You know it's funny, most that talk about capital do so simply because they want some, so they can have this illusory power to make their lives easier. The funny thing is the only reason anyone can attain this fictitious state is because everyone agrees, well almost everyone. I for one find it a laughing matter, as i see it enjoyed by so many monkey brains, throwbacks to the Pleistocene period, OK, maybe not quite so far back, but you get the point.
OK, let me qualify. In terms of air, water, food, and thus land on which to capture/cultivate the latter two, (It's a good thing air is free, huh?), it goes to show that the human animal shall try and monopolize anything they can so that they can sit on a bed of slaves, which is in fact the aim of capital; to make ones life easier at the expense of another life/lives, Capitalism is actually a pyramid scheme of domination (dictatorship) of the slave population. It's what it is now and what it has always been.
Anyway I can see the importance of these things (food & water thus land) as they're fundamental to life. These seen as capital are only seen as such because they were stolen so many years ago, long before you or I were born, such that we are born into the world where all has been laid claim to. The only thing different between those that own it and those that don't is time, and of course the willingness to kill for it, well at least their ancestors. It's easy to maintain it's 'ownership' today, where they first beat you with their paper pulp clubs backed by their WMD's and cages. The last ancient people, that I'm aware of, that had a healthy outlook on land was the American Indians, and of course I need not tell you what the white man from Europe did to them, can you say 'United States of America.'
But money, I just don't see it at all. I mean money that's backed by gold and silver. This is where the aforementioned monkey brains comes in. whether it was Homo habilis to Homo erectus to Homo sapiens, it really doesn't matter who found the heavy, shiny, sparkly, yellow colored rock, which is all it was in the beginning, Silver too. I mean granted, some of the metal elements, thanks to supernova, are kind of eye catching, and as far as when they became bartering material that's all they were; fancy rocks! Now we know that they have some interesting properties for specific uses. And to be quite frank I don't see that either, because there's not that much that they're really good for..., really!

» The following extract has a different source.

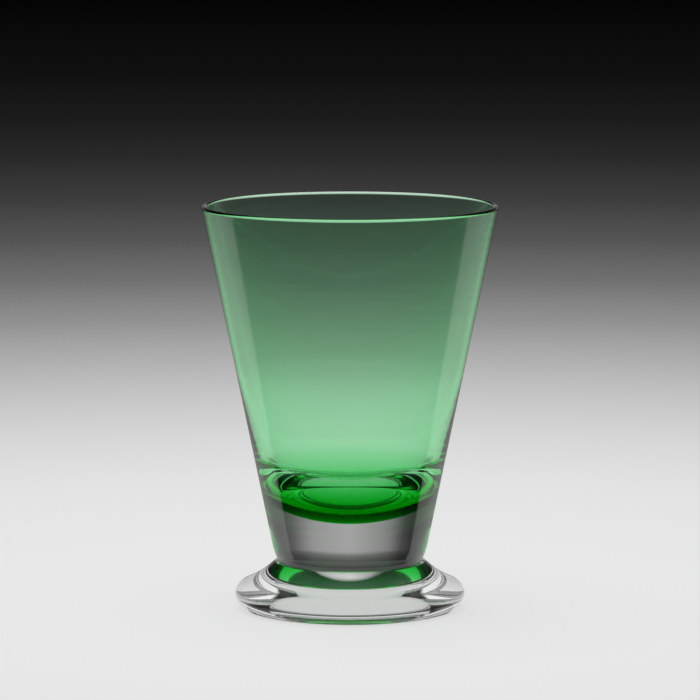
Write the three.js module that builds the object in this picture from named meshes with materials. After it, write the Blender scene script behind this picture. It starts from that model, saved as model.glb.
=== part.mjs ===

Silver is the best conductor of electricity but it oxidizes, like there's no tomorrow, so it's pretty much useless for make/break contacts. Then there's it's ability to naturally hinder the growth of bacteria, much to the Romans benefit. But today we have glass, pasteurization and canning, not much need for silver there, so what the hell is it good for these days anyway? The only thing gold's got going for it is that it's the second best conductor of electrical current and it corrodes very slowly, which is why it's used on this computer here's make & break connectors, but you still have to re-seat them every once in a while to burnish them. It's so much a pretty rock, and this is what we're reduced to? So much left over from the monkey brains of millions of years ago, he he he he, ha ha ha ha HA HA HA HA!
If you ask me, if you really want to base value on an element, be smart about it, act as though you've actually surpassed the age of monkey brains. I'd say that both Uranium and Plutonium should replace Gold and Silver for a lot of reasons.
I'm just wondering if the human animal will actually 'ever' advance, and I'll have the pleasure to witness it.